STORED DATA:
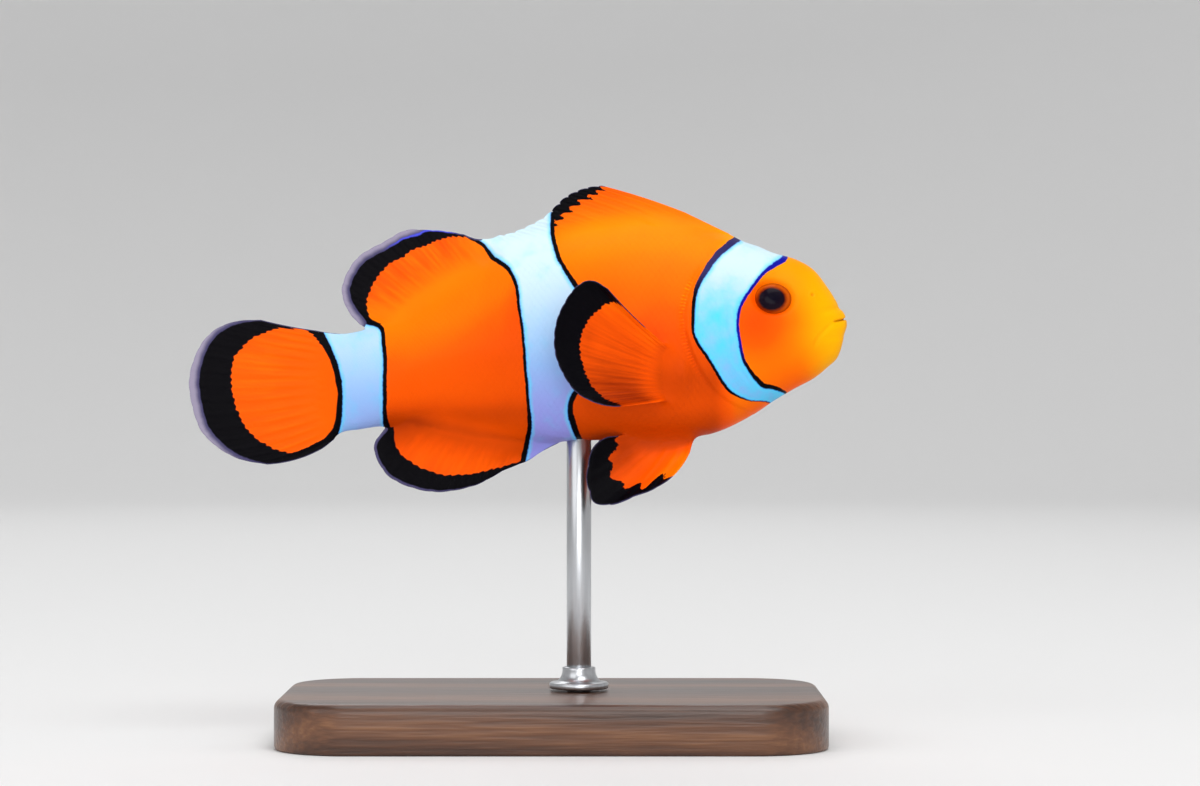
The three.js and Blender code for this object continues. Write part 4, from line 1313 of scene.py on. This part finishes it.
def build_floor():
    """A pale round floor that sweeps up into a wall all round."""
    profile = [(radius, 0.0) for radius in FLOOR_RINGS]
    profile += [(COVE_START + COVE_RADIUS * np.sin(a), COVE_RADIUS * (1 - np.cos(a)))
                for a in np.linspace(0, np.pi / 2, 15)]
    profile += [(COVE_START + COVE_RADIUS, height) for height in WALL_HEIGHTS]
    turn = np.arange(ROUND_STEPS) * 2 * np.pi / ROUND_STEPS
    points = [(0.0, 0.0, 0.0)] + [(r / MM * np.cos(a), r / MM * np.sin(a), z / MM)
                                  for r, z in profile for a in turn]
    index, quads = ring_quads(len(profile), ROUND_STEPS, first=1)
    faces = fan(index[0], 0) + [quad[::-1] for quad in quads]
    floor = make_object("floor", points, faces)
    floor.data.materials.append(floor_material())


def build_stage():
    """The floor, the world, the lights and the camera."""
    build_floor()
    scene = bpy.context.scene
    scene.view_settings.view_transform = "Standard"
    world = bpy.data.worlds.new("studio")
    world.use_nodes = True
    background = world.node_tree.nodes["Background"].inputs
    background["Color"].default_value = (1, 1, 1, 1)
    background["Strength"].default_value = WORLD_STRENGTH
    scene.world = world

    for name, place, size, power in LAMPS:
        lamp = bpy.data.lights.new(name, "AREA")
        lamp.shape, lamp.size, lamp.energy = "DISK", size, power
        held = bpy.data.objects.new(name, lamp)
        held.location = place
        held.rotation_euler = (AIM - Vector(place)).to_track_quat("-Z", "Y").to_euler()
        scene.collection.objects.link(held)

    camera = bpy.data.objects.new("camera", bpy.data.cameras.new("camera"))
    camera.data.lens, camera.data.sensor_width = LENS, SENSOR
    camera.data.clip_start, camera.data.clip_end = 0.01, 10.0
    distance = FRAME_WIDTH * LENS / SENSOR
    camera.location = (FRAME_CENTRE[0] * MM, -distance * MM, FRAME_CENTRE[1] * MM)
    camera.rotation_euler = (np.pi / 2, 0, 0)
    scene.collection.objects.link(camera)
    scene.camera = camera


# ------------------------------------------------------------------ everything together

FLESH = ["head", "lower_jaw", "gill_cover_left", "gill_cover_right", "trunk", "tail_stalk",
         "dorsal_fin_front", "dorsal_fin_rear", "anal_fin", "tail_fin", "pectoral_fin_left",
         "pectoral_fin_right", "pelvic_fin_left", "pelvic_fin_right"]


def install(piece, look, slot, *nodes):
    """Gives a piece its material, puts it under the root body and hides the CAD nodes it stands
    for.
    """
    piece.data.materials.clear()
    piece.data.materials.append(look)
    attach(piece, "root")
    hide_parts(*nodes)


build_stage()
install(build_skin(), skin_material(), "skin", *FLESH)

eye_look = eye_material()
install(build_eye(1), eye_look, "eye", "eye_left")
install(build_eye(-1), eye_look, "eye", "eye_right")

steel = steel_material()
base, rod, collar = build_stand()
install(base, wood_material(), "stand_wood", "stand_base")
install(rod, steel, "stand_steel", "stand_rod")
install(collar, steel, "stand_steel", "stand_collar")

BRIEF:
Reproduce the listing above verbatim, from first line to last.

WRITTEN RESPONSE:
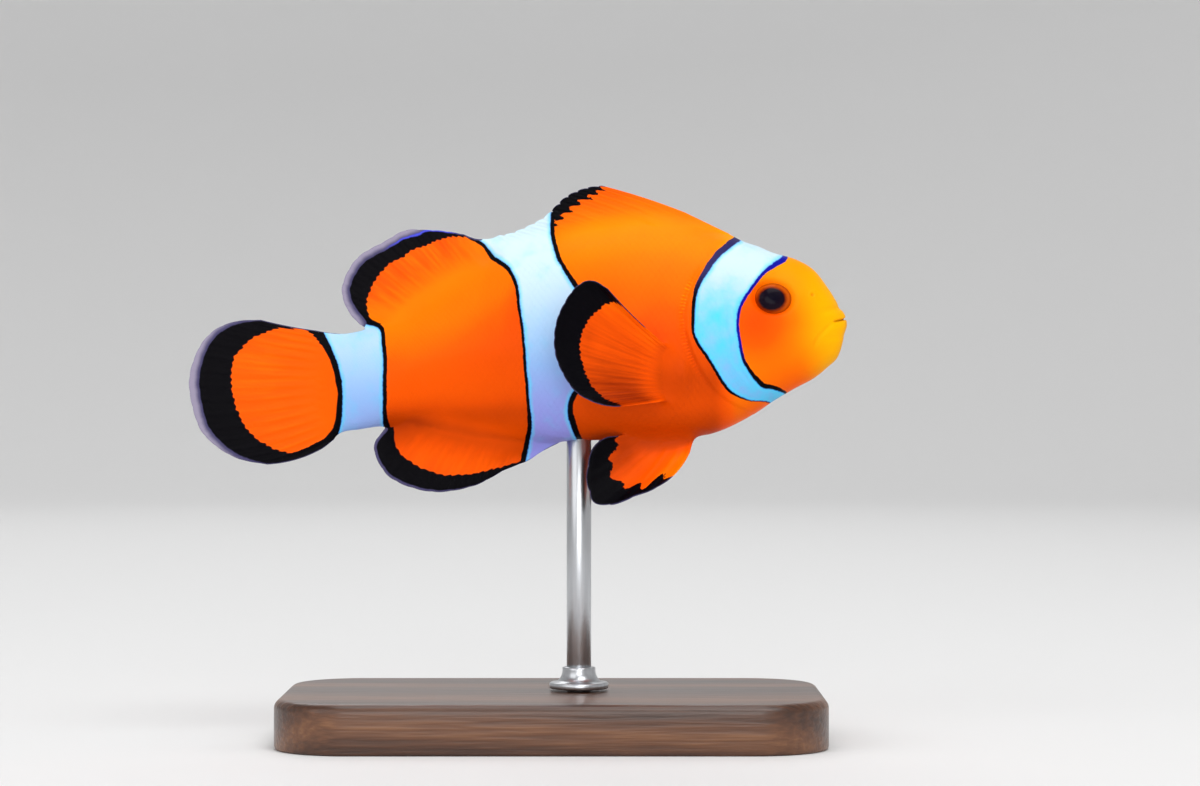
The three.js and Blender code for this object continues. Write part 4, from line 1313 of scene.py on. This part finishes it.
def build_floor():
    """A pale round floor that sweeps up into a wall all round."""
    profile = [(radius, 0.0) for radius in FLOOR_RINGS]
    profile += [(COVE_START + COVE_RADIUS * np.sin(a), COVE_RADIUS * (1 - np.cos(a)))
                for a in np.linspace(0, np.pi / 2, 15)]
    profile += [(COVE_START + COVE_RADIUS, height) for height in WALL_HEIGHTS]
    turn = np.arange(ROUND_STEPS) * 2 * np.pi / ROUND_STEPS
    points = [(0.0, 0.0, 0.0)] + [(r / MM * np.cos(a), r / MM * np.sin(a), z / MM)
                                  for r, z in profile for a in turn]
    index, quads = ring_quads(len(profile), ROUND_STEPS, first=1)
    faces = fan(index[0], 0) + [quad[::-1] for quad in quads]
    floor = make_object("floor", points, faces)
    floor.data.materials.append(floor_material())


def build_stage():
    """The floor, the world, the lights and the camera."""
    build_floor()
    scene = bpy.context.scene
    scene.view_settings.view_transform = "Standard"
    world = bpy.data.worlds.new("studio")
    world.use_nodes = True
    background = world.node_tree.nodes["Background"].inputs
    background["Color"].default_value = (1, 1, 1, 1)
    background["Strength"].default_value = WORLD_STRENGTH
    scene.world = world

    for name, place, size, power in LAMPS:
        lamp = bpy.data.lights.new(name, "AREA")
        lamp.shape, lamp.size, lamp.energy = "DISK", size, power
        held = bpy.data.objects.new(name, lamp)
        held.location = place
        held.rotation_euler = (AIM - Vector(place)).to_track_quat("-Z", "Y").to_euler()
        scene.collection.objects.link(held)

    camera = bpy.data.objects.new("camera", bpy.data.cameras.new("camera"))
    camera.data.lens, camera.data.sensor_width = LENS, SENSOR
    camera.data.clip_start, camera.data.clip_end = 0.01, 10.0
    distance = FRAME_WIDTH * LENS / SENSOR
    camera.location = (FRAME_CENTRE[0] * MM, -distance * MM, FRAME_CENTRE[1] * MM)
    camera.rotation_euler = (np.pi / 2, 0, 0)
    scene.collection.objects.link(camera)
    scene.camera = camera


# ------------------------------------------------------------------ everything together

FLESH = ["head", "lower_jaw", "gill_cover_left", "gill_cover_right", "trunk", "tail_stalk",
         "dorsal_fin_front", "dorsal_fin_rear", "anal_fin", "tail_fin", "pectoral_fin_left",
         "pectoral_fin_right", "pelvic_fin_left", "pelvic_fin_right"]


def install(piece, look, slot, *nodes):
    """Gives a piece its material, puts it under the root body and hides the CAD nodes it stands
    for.
    """
    piece.data.materials.clear()
    piece.data.materials.append(look)
    attach(piece, "root")
    hide_parts(*nodes)


build_stage()
install(build_skin(), skin_material(), "skin", *FLESH)

eye_look = eye_material()
install(build_eye(1), eye_look, "eye", "eye_left")
install(build_eye(-1), eye_look, "eye", "eye_right")

steel = steel_material()
base, rod, collar = build_stand()
install(base, wood_material(), "stand_wood", "stand_base")
install(rod, steel, "stand_steel", "stand_rod")
install(collar, steel, "stand_steel", "stand_collar")